I was sad to see him go, but I finished up my shot and decided to call it a night. It was late. Three large format shots had taken me over 3 hours and I was certain none of the exposures had been any good–it had been too long since I had shot at night and in all likelihood my times were faulty. As I drove home I thought I wouldn’t bother to come out at night again, the appeal having faded. I used to relish the cool air, the solitude, the emptiness, the odd light sources and unpredictable shadows. The dark used to echo something I felt inside with which I identified; it held a kinship for me that seemed to be slipping away, the resonance fading. But not completely, it seems, as I was soon to find out when I pulled the negatives from the drum.

Sir looked over my shoulder.
“What is it?” he asked. “Have you poisoned us with developer?”
“No,” I replied, “Just look at this.”
“Um, what am I looking at? It looks pretty negative to me.”
“Ha ha. Very not funny. This is one of the best night shots I’ve ever taken.”
“Congratulations. I’m going to go back to watching the news.”
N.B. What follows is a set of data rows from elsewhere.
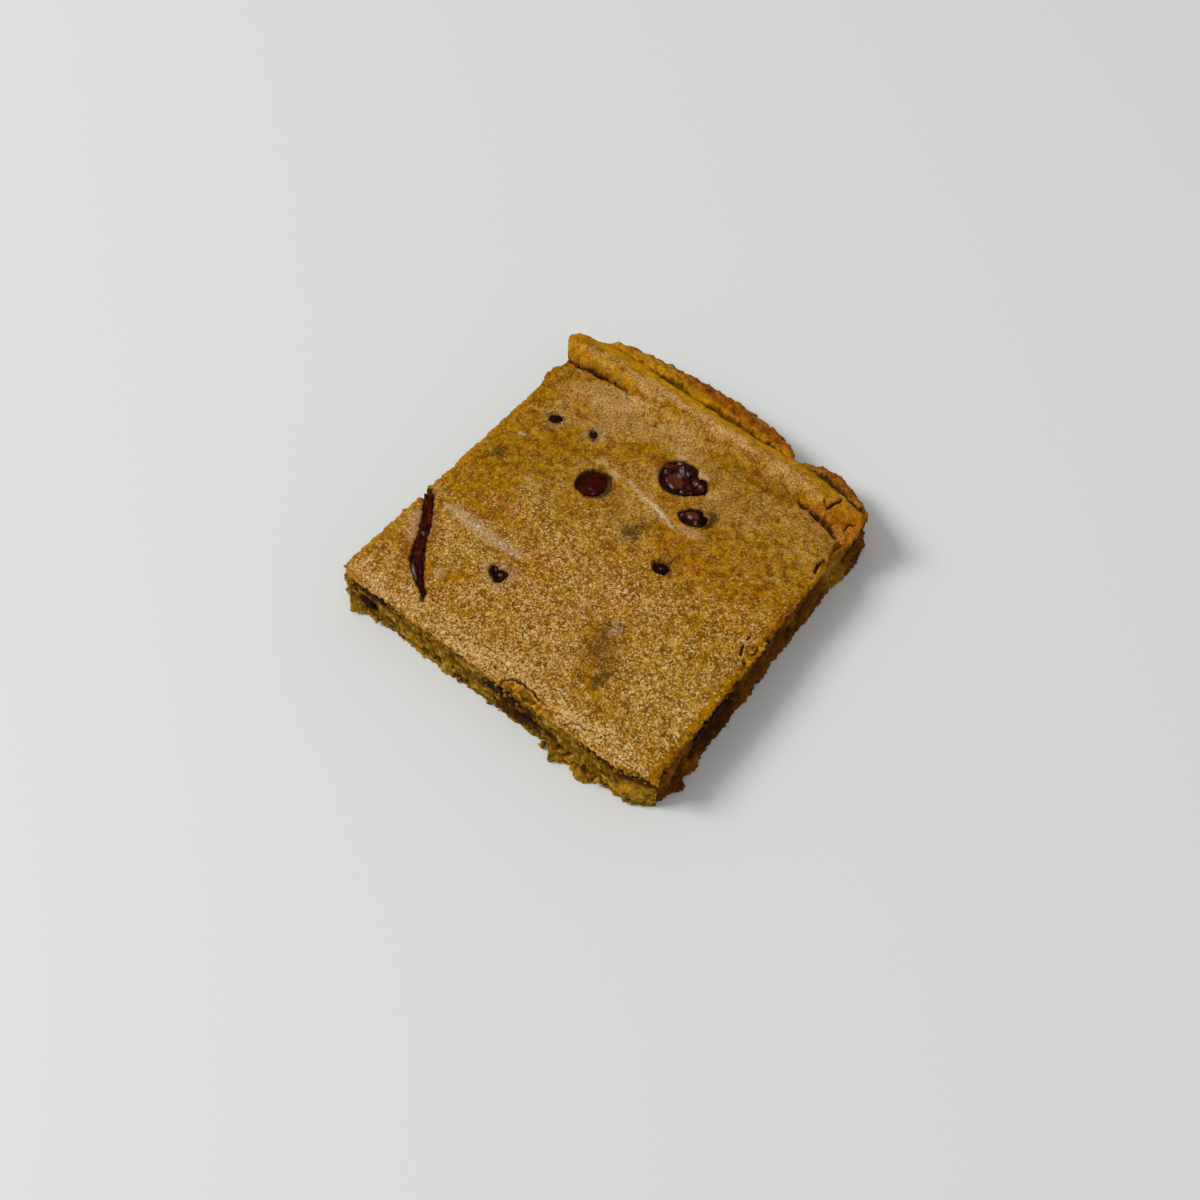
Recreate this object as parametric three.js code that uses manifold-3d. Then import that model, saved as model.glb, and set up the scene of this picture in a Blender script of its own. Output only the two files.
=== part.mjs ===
// A blondie: one square of a tray bake, cut by hand from the edge of its pan.
// Three sides are knife cuts through the crumb. The fourth is the browned pan edge, where the crust
// rolls up into a ridge and a rough lip leans away from it behind a crevice.
// Chocolate chips and a long shard are sunk in the crust, and more chips show in the cut sides.
//
// Units are millimetres and +Z is up. +X runs along the pan edge and +Y points towards it.
// While it is built, x = y = 0 is the middle of the cut square. The finished group is then
// moved so that its origin is the centre of its bounding box, at the base.

import * as THREE from 'three';
import { mergeVertices } from 'three/addons/utils/BufferGeometryUtils.js';
import Module from 'manifold-3d';

const { clamp, lerp, smoothstep, degToRad } = THREE.MathUtils;

const wasm = await Module();
wasm.setup();

// ---------------------------------------------------------------- driving dimensions

/** The cut square: its three knife-cut edges at the top, and its thickness. */
const SQUARE = {
  left: -44.6,
  right: 45.8,
  front: -45.5,
  thickness: 12.4,
  cornerRound: 1.8,
  rightCornerIn: 1.9,
};

/** The rolled ridge and the outer lip along the pan edge. Heights are above the crust. */
const RIM = {
  approach: 6,
  valleyY: 36.6,
  crestY: 43.3,
  creviceY: 48.9,
  crestRise: 1.9,
  valleyDepth: 0.7,
  shoulderFall: 2.1,
  creviceDepth: 1.4,
  lipShelf: 1.3,
  lipRise: -0.6,
  lipDrop: 3.1,
  leastReach: 1.0,
  undercut: 4.2,
};

/** The two lobes of the outer lip: their ends along x, and how far they reach past the crevice. */
const LIP_LOBES = [
  { from: -41.6, to: 20, reach: 7.8, roundness: 0.35 },
  { from: 23, to: 45, reach: 4.7, roundness: 0.45 },
];

/** The end of the ridge, which stands out past the left cut. */
const RIDGE_END = { y: 45.6, halfLength: 7.2, reach: 4.1 };

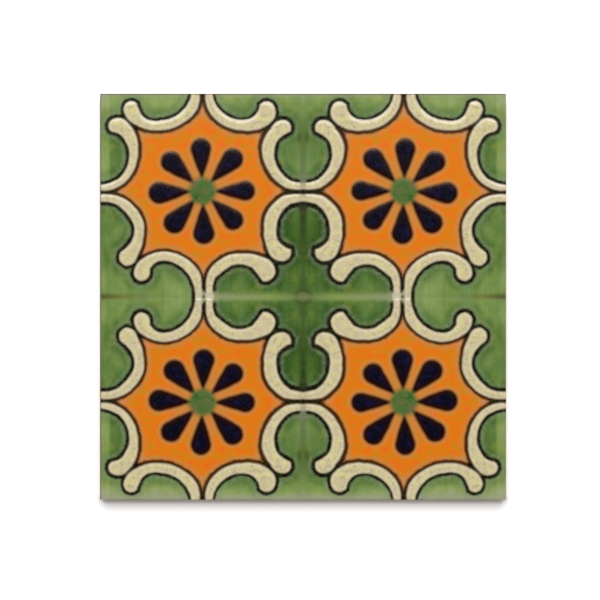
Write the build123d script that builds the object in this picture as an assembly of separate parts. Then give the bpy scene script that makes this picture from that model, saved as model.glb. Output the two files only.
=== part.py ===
from build123d import *
from math import acos, degrees
import os

# A glazed ceramic wall and floor tile, pressed and fired as one slab, lying on its keyed back.
# Its face repeats one drawn field four times, mirrored about both middle lines, and a shallow
# scored joint runs between the fields. Each field is a flower in a star, framed by eight cream
# scrolls. The scrolls, petals and flower centres are thick dabs of glaze that stand a little
# proud of the ground.
# +X is to the right and +Y up, as the face is seen, and Z = 0 is the surface it rests on.

# Slab
FIELD = 100.0
SIDE = 2 * FIELD
THICKNESS = 8.0
CORNER_RADIUS = 0.6
ARRIS_RADIUS = 0.5
BACK_BEVEL = 0.5

# Relief of the glazed face
DAB_RISE = 0.3
JOINT_WIDTH = 2.6
JOINT_DEPTH = 0.45

# Keyed back: a grid of shallow pockets inside a plain rim
POCKETS_PER_SIDE = 6
POCKET_DEPTH = 0.8
BACK_RIM = 8.0
RIB_WIDTH = 4.0

# Flower, set out from a point a little above the middle of the field
FLOWER_OFFSET = (0.4, 2.0)
CENTRE_RADIUS = 6.4
# Each petal: direction in degrees, how far out its tip and its round end lie, radius of that end
PETALS = [
    (0.5, 7.3, 20.9, 4.7),
    (48.1, 7.0, 21.9, 5.2),
    (91.9, 7.3, 21.0, 5.0),
    (135.4, 6.5, 21.1, 5.2),
    (181.3, 6.6, 21.3, 5.3),
    (228.3, 6.1, 20.7, 5.3),
    (272.0, 7.5, 20.8, 5.2),
    (316.7, 6.9, 21.0, 5.1),
]

# Each scroll is drawn freehand from one edge of the field, so its points are (distance along
# that edge from its middle, distance in from it): out along the side that faces the star,
# round the knob at its end, and back along the side that faces the green. Every arc of its
# outline runs through three of them, the last of which starts the next arc.
SCROLLS = {
    "top": [
        [(-1.0, 0), (-1.1, 4), (-2.4, 8), (-5.7, 12), (-11.1, 15.5), (-16.7, 17.7), (-22.0, 18.1),
         (-27.7, 17.4), (-33.7, 14.5), (-37.8, 10), (-38.4, 7.5), (-34.0, 3.8), (-31.9, 4.8),
         (-30.5, 8.5), (-29.3, 10.8), (-26.0, 12.9), (-20.0, 13.1), (-14.1, 11.7), (-8.8, 7.8),
         (-6.0, 3.2), (-5.1, 0)],
        [(2.0, 0), (2.4, 6), (5.9, 11.8), (11.7, 16.1), (19.9, 18.1), (27.7, 17.7), (34.0, 14.2),
         (36.4, 10), (35.3, 5.5), (31.6, 3.9), (28.7, 5.5), (27.1, 9.6), (23.8, 12.1),
         (16.7, 12.1), (10.2, 8.5), (6.7, 3.9), (5.6, 0)],
    ],
    "left": [
        [(2.3, 0), (2.4, 4), (3.7, 8.5), (9.3, 14.9), (15.0, 17.7), (21.3, 18.8), (27.0, 18.4),
         (31.6, 16.8), (35.8, 13.5), (37.9, 10), (37.0, 5.7), (33.9, 4.1), (31.2, 6.2),
         (29.6, 10), (26.3, 12.4), (21.7, 14), (18.0, 13.9), (13.6, 12.4), (8.8, 8.9), (6.5, 4),
         (5.8, 0)],
        [(0.3, 0), (0.3, 5), (-0.5, 9), (-2.4, 13.1), (-5.8, 17), (-10.4, 20.2), (-16.4, 21.8),
         (-22.4, 21.2), (-30.5, 18.1), (-33.9, 15.8), (-34.7, 12.4), (-31.9, 9.7), (-28.0, 10.1),
         (-25.6, 13.1), (-22.4, 15.6), (-17.4, 16.9), (-12.8, 15.8), (-8.6, 12.8), (-4.7, 8.2),
         (-3.3, 3.2), (-3.3, 0)],
    ],
    "right": [
        [(2.6, 0), (2.6, 5), (3.9, 8.6), (7.4, 12.8), (11.6, 16.3), (17.4, 19.3), (22.8, 20.3),
         (27.9, 19.2), (32.6, 16), (36.3, 12.8), (37.0, 9.3), (34.9, 6.3), (31.2, 6.4),
         (29.5, 9.6), (26.5, 12.8), (22.0, 14.2), (16.8, 13.7), (11.8, 11.4), (8.1, 7.8),
         (6.4, 3.2), (6.4, 0)],
        [(0.4, 0), (0.4, 6), (-0.2, 9.3), (-2.4, 12.8), (-6.1, 16.3), (-10.4, 18.6),
         (-16.4, 19.2), (-22.4, 18.8), (-27.3, 17.2), (-31.2, 14.6), (-32.4, 10.7),
         (-30.7, 6.8), (-26.8, 6.1), (-25.0, 9.6), (-22.0, 12.6), (-16.7, 13.2), (-11.8, 12.3),
         (-7.4, 9.8), (-4.2, 6.1), (-3.2, 3), (-3.0, 0)],
    ],
    "bottom": [
        [(0.0, 0), (0.0, 6), (-0.4, 10.6), (-2.6, 14.2), (-6.9, 18.3), (-12.2, 21.1),
         (-18.5, 22.3), (-24.5, 21.2), (-29.1, 18.8), (-32.3, 15.3), (-33.4, 11.4),
         (-32.4, 9.0), (-29.5, 7.7), (-26.5, 9.4), (-25.4, 13.5), (-22.6, 16.7), (-17.1, 17.6),
         (-12.5, 16.1), (-8.3, 13), (-5.1, 8.4), (-3.0, 0)],
        [(2.2, 0), (2.1, 6), (2.6, 11), (5.1, 15.3), (9.0, 18.6), (13.6, 20.9), (19.2, 21.5),
         (26.3, 20.7), (31.6, 19), (35.1, 16.3), (36.3, 12.4), (34.4, 8.7), (30.3, 7.7),
         (28.0, 10.5), (25.2, 14.2), (21.0, 15.7), (14.6, 15.1), (10.4, 12.4), (6.8, 9.1),
         (5.7, 5), (5.6, 0)],
    ],
}

GROUND_LEVEL = THICKNESS - DAB_RISE
HALF_FIELD = FIELD / 2


def on_field(edge, along, inward):
    """The place in the field, measured from its middle, of a point given from one of its edges."""
    return Vector({
        "top": (along, HALF_FIELD - inward),
        "bottom": (along, inward - HALF_FIELD),
        "left": (inward - HALF_FIELD, along),
        "right": (HALF_FIELD - inward, along),
    }[edge])


def scroll_outline(edge, points):
    """One cream scroll: a chain of arcs through its points, closed along the field's edge."""
    drawn = [on_field(edge, along, inward) for along, inward in points]
    arcs = [ThreePointArc(*drawn[first:first + 3]) for first in range(0, len(drawn) - 1, 2)]
    return make_face(arcs + [Line(drawn[-1], drawn[0])])


def petal_outline(direction, tip, middle, radius):
    """A teardrop: a round end, and two straight sides that touch it and meet in the tip."""
    lean = degrees(acos(radius / (middle - tip)))
    touch = Vector(-radius, 0).rotate(Axis.Z, lean)
    sides = make_face(Polyline(
        (tip, 0),
        (middle + touch.X, touch.Y),
        (middle + touch.X, -touch.Y),
        close=True,
    ))
    round_end = Pos(middle, 0) * Circle(radius)
    return Pos(*FLOWER_OFFSET) * Rot(Z=direction) * (round_end + sides)


def on_every_field(drawing):
    """A drawing made on the upper left field, and its mirror images on the other fields."""
    drawing = Pos(-HALF_FIELD, HALF_FIELD) * drawing
    drawing += mirror(drawing, Plane.YZ)
    return drawing + mirror(drawing, Plane.XZ)


def raised_dabs():
    """The scrolls, petals and flower centres of the whole face."""
    dabs = Pos(*FLOWER_OFFSET) * Circle(CENTRE_RADIUS)
    for petal in PETALS:
        dabs += petal_outline(*petal)
    for edge, pair in SCROLLS.items():
        for points in pair:
            dabs += scroll_outline(edge, points)
    return on_every_field(dabs)


def pressed_slab():
    """The plain slab: rolled face arris, broken back edge and a grid of keying pockets."""
    slab = extrude(RectangleRounded(SIDE, SIDE, CORNER_RADIUS), THICKNESS)
    slab = fillet(slab.faces().sort_by(Axis.Z)[-1].edges(), ARRIS_RADIUS)
    slab = chamfer(slab.faces().sort_by(Axis.Z)[0].edges(), BACK_BEVEL)
    pitch = (SIDE - 2 * BACK_RIM + RIB_WIDTH) / POCKETS_PER_SIDE
    pocket = Rectangle(pitch - RIB_WIDTH, pitch - RIB_WIDTH)
    places = GridLocations(pitch, pitch, POCKETS_PER_SIDE, POCKETS_PER_SIDE)
    return slab - extrude(Sketch() + [place * pocket for place in places], POCKET_DEPTH)


def scored_joint():
    """A round-bottomed groove across the whole face, along X, in the middle between two fields."""
    half = JOINT_WIDTH / 2
    wheel_radius = (half**2 + JOINT_DEPTH**2) / (2 * JOINT_DEPTH)
    height = THICKNESS - JOINT_DEPTH + wheel_radius
    return Pos(0, 0, height) * Rot(Y=90) * Cylinder(wheel_radius, SIDE + 2 * ARRIS_RADIUS)


def glazed_tile():
    """The slab with its ground lowered round the dabs, and the two scored joints."""
    ground = Rectangle(SIDE + ARRIS_RADIUS, SIDE + ARRIS_RADIUS) - raised_dabs()
    tile = pressed_slab()
    tile -= Pos(0, 0, GROUND_LEVEL) * extrude(ground, DAB_RISE)
    tile -= scored_joint()
    tile -= Rot(Z=90) * scored_joint()
    return tile


if __name__ == "__main__":
    os.makedirs("parts", exist_ok=True)
    export_step(glazed_tile(), "parts/tile.step")
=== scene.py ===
import math

import bpy
import numpy as np
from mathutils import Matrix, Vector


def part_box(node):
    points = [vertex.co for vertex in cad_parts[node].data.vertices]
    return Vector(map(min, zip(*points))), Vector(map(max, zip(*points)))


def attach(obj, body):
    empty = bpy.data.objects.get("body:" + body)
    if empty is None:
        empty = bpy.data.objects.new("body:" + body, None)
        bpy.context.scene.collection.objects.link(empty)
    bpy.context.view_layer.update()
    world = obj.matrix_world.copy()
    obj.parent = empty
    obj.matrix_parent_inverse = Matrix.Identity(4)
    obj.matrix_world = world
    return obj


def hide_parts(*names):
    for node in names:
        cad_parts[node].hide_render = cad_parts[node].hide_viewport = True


# A glazed ceramic tile of four mirrored fields, lying face up. Lengths are worked out in
# millimetres and turned to metres where a mesh is made. A place on the face is (u, v), its
# distances from the two middle lines, so that one drawing serves all four fields.

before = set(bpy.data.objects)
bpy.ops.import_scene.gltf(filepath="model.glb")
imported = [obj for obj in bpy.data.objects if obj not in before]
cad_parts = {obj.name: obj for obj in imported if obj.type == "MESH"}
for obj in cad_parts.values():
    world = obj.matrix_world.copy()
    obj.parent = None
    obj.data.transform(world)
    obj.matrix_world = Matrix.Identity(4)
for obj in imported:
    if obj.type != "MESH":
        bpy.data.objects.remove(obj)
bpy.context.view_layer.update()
_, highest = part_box("tile")

MM = 0.001
HALF = highest.x / MM  # from the tile's middle to its side
TOP = highest.z / MM  # top of the raised dabs
FIELD_MIDDLE = HALF / 2

# Slab
CORNER_RADIUS = 0.6
ARRIS = 0.5
BACK_BEVEL = 0.5
GLAZE_BED = 6.9  # level of the fired body under the glaze
GLAZE_STOP = 5.7  # mean level at which the glaze stops on the sides
GLAZE_SKIRT = 0.14  # thickness of the glaze there, a little into the body
BODY_INSET = 0.12  # from the glazed side in to the body's own

# Relief of the glazed face. At the solid's full rise the dabs would glint in plain light, so
# their crowns take a share of it.
DAB_RISE = 0.3
GROUND = TOP - DAB_RISE
GROUND_SWELL = 0.014
CROWN_RISE = DAB_RISE - 0.004
SCROLL_SHARE = 0.78
FLOWER_SHARE = 0.42
SCROLL_SHOULDER = 3.2  # width over which a dab rounds up to its crown
PETAL_SHOULDER = 3.0
CENTRE_SHOULDER = 4.0
LINE_DEPTH = 0.03
JOINT_DEPTH = 0.4
JOINT_HALF_WIDTH = 2.2
JOINT_FLOOR_HALF_WIDTH = 0.36

# Keyed back
POCKETS_PER_SIDE = 6
POCKET_DEPTH = 0.8
POCKET_DRAFT = 0.7  # plan width of a pocket's sloping wall
BACK_RIM = 8.0
RIB_WIDTH = 4.0

# Flower: its centre's offset from the field's middle, and each petal's direction in degrees,
# distance of its tip, distance and radius of its round end
FLOWER_OFFSET = (0.4, 2.0)
CENTRE_RADIUS = 6.4
PETALS = [
    (0.2, 6.7, 21.1, 4.8),
    (46.8, 6.3, 21.6, 5.2),
    (92.0, 6.6, 20.9, 5.0),
    (136.8, 5.9, 21.1, 5.1),
    (182.6, 6.0, 21.3, 5.3),
    (228.4, 5.6, 20.8, 5.3),
    (272.0, 6.8, 20.9, 5.2),
    (316.9, 6.2, 20.8, 5.0),
]
PETAL_BULGE = 0.38  # how far the sides swell past a straight line, from near the tip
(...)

The negative I held in my hand–carefully!–was the crane shadow. The building was sharp, the shadow defined. Hell, most of my verticals were even parallel. And best of all, enough density for a ziatype, platinum, or carbon print. Then I pulled the second negative from the drum–the officer’s house. The porch was there, and the light from the house behind it had indeed registered on the film between trees, counterbalancing the brightly lit house and the dark foreground. I tried to contain my excitement. The final sheet, building 592, showed a glowing little building with shadow detail and a large building in the darkened background. One car had made it through, creating a not-unpleasing line of light.

Three sheets. Three keepers. Wow. I have never been that lucky before. Maybe the secret is to stop caring about the outcome.

Or be blessed by the Boss of Mare Island.